Postscript: Everyone still engaged in making excuses for the mess that Van Ness and Perry caused in McNett’s custody case, is still deeply invested in pretending that nothing untoward happened to McNett, and that he simply got a court ruling — and a Bar complaint outcome — he didn’t “like.”

They want to pretend this despite the fact that on the very surface of the record, the case was profoundly polluted — not only by the conduct and extrinsic fraud committed by disgraced former attorney Megan Perry, but also by the official misconduct of disgraced former court administrator Heidi Bittick, and former judge Sally Avera.

Those people also need the public to believe that James Van Ness did nothing wrong in representing this client or defending against the client’s Bar complaint, and that all of this is perfectly normal. If it is normal, Oregon’s legal system is badly broken.

But it isn’t normal. And if Van Ness is the guy the Bar wants to risk everything to protect, well then that truly is a low bar.

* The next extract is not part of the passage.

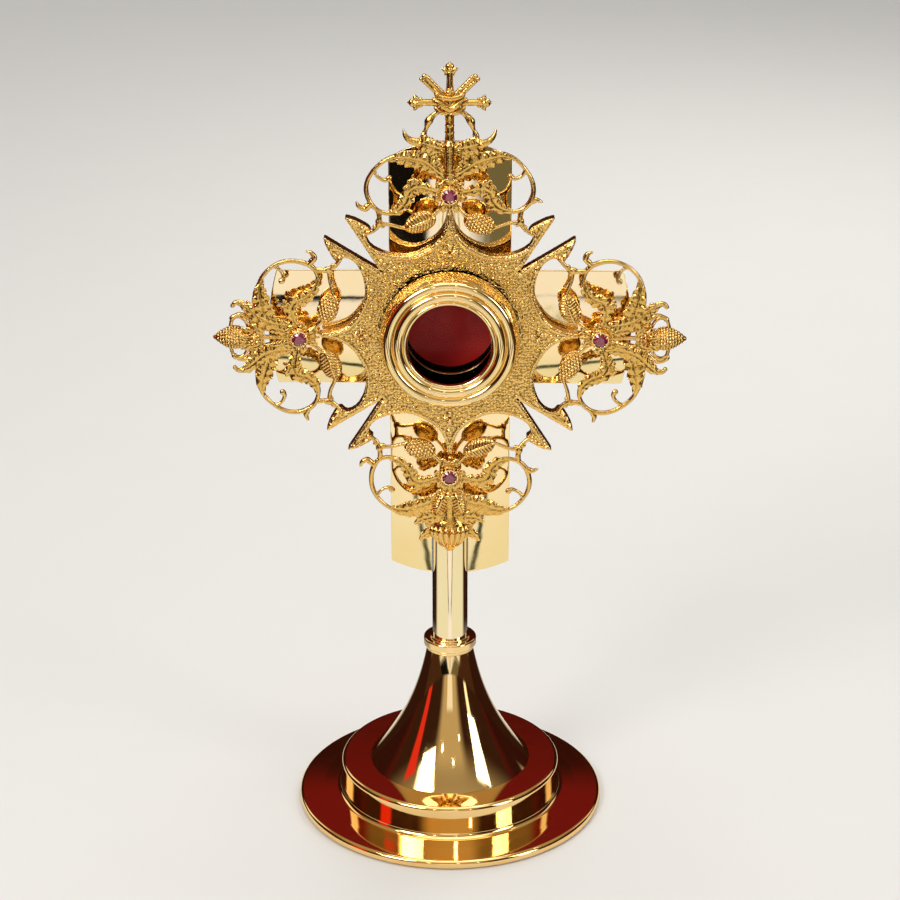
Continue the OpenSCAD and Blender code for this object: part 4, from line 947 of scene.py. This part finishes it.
# ------------------------------------------------------------------ star plate
def build_star():
    src = bpy.data.objects["star_plate"].data
    from mathutils.bvhtree import BVHTree
    from mathutils.kdtree import KDTree
    n = len(src.vertices); co = np.zeros(n * 3); src.vertices.foreach_get("co", co); co = co.reshape(-1, 3) / MM
    polys = [tuple(p.vertices) for p in src.polygons]
    tree = BVHTree.FromPolygons(co.tolist(), polys)
    G = 0.3; k = int(53 / G)
    mask = np.zeros((2 * k + 1, 2 * k + 1), bool)
    for i in range(-k, k + 1):
        for j in range(-k, k + 1):
            x, z = i * G, j * G
            if x * x + z * z < 24.5 ** 2:
                mask[i + k, j + k] = True
            elif max(abs(x), abs(z)) < 52.5:
                mask[i + k, j + k] = tree.ray_cast(Vector((x, -40, HEAD + z)), Vector((0, 1, 0)))[0] is not None
    e = np.zeros_like(mask)
    for sx, sy in ((1, 0), (-1, 0), (0, 1), (0, -1)):
        e |= mask & ~np.roll(np.roll(mask, sx, 0), sy, 1)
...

¹ Full disclosure, I contributed material to this bar complaint.

² The federal criminal case against Perry (aka Moeller) is for her fraudulent Proof of Service, which included the two forged signatures of a Florida process server and notary public. The case is expected to widen. The trial is currently set for January 2022. See case no. 3:20-cr-00165.

³ In fact, the emails and communications consisted mostly of the client literally begging Van Ness to do something on his client’s behalf as the months and tens of thousands of dollars ticked away, and the strong case position was increasingly gifted to Perry.